◆ **Instruction**: Give all of the lines again exactly as they read.

* * * *

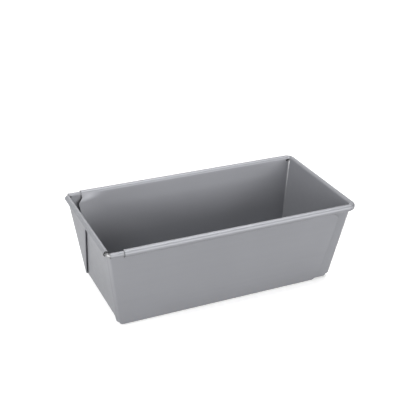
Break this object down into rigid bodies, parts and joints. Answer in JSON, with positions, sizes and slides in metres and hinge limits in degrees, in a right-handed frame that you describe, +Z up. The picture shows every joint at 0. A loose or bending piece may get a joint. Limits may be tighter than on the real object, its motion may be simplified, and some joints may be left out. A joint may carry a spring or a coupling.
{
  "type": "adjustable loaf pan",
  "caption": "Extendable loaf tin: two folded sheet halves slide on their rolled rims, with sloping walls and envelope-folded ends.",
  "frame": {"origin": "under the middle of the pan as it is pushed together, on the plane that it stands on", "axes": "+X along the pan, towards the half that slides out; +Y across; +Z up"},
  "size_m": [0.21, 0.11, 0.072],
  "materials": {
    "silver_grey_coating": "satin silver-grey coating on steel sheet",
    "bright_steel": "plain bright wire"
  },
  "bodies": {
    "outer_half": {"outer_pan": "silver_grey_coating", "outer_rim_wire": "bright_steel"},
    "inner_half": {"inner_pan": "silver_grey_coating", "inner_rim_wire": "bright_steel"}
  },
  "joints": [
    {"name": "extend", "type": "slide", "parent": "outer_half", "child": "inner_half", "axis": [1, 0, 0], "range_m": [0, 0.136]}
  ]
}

* * * *

◆ **Exercise result**:
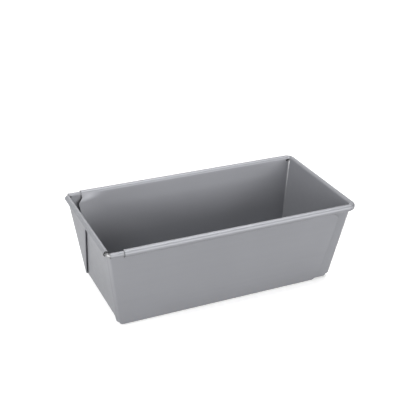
Break this object down into rigid bodies, parts and joints. Answer in JSON, with positions, sizes and slides in metres and hinge limits in degrees, in a right-handed frame that you describe, +Z up. The picture shows every joint at 0. A loose or bending piece may get a joint. Limits may be tighter than on the real object, its motion may be simplified, and some joints may be left out. A joint may carry a spring or a coupling.
{
  "type": "adjustable loaf pan",
  "caption": "Extendable loaf tin: two folded sheet halves slide on their rolled rims, with sloping walls and envelope-folded ends.",
  "frame": {"origin": "under the middle of the pan as it is pushed together, on the plane that it stands on", "axes": "+X along the pan, towards the half that slides out; +Y across; +Z up"},
  "size_m": [0.21, 0.11, 0.072],
  "materials": {
    "silver_grey_coating": "satin silver-grey coating on steel sheet",
    "bright_steel": "plain bright wire"
  },
  "bodies": {
    "outer_half": {"outer_pan": "silver_grey_coating", "outer_rim_wire": "bright_steel"},
    "inner_half": {"inner_pan": "silver_grey_coating", "inner_rim_wire": "bright_steel"}
  },
  "joints": [
    {"name": "extend", "type": "slide", "parent": "outer_half", "child": "inner_half", "axis": [1, 0, 0], "range_m": [0, 0.136]}
  ]
}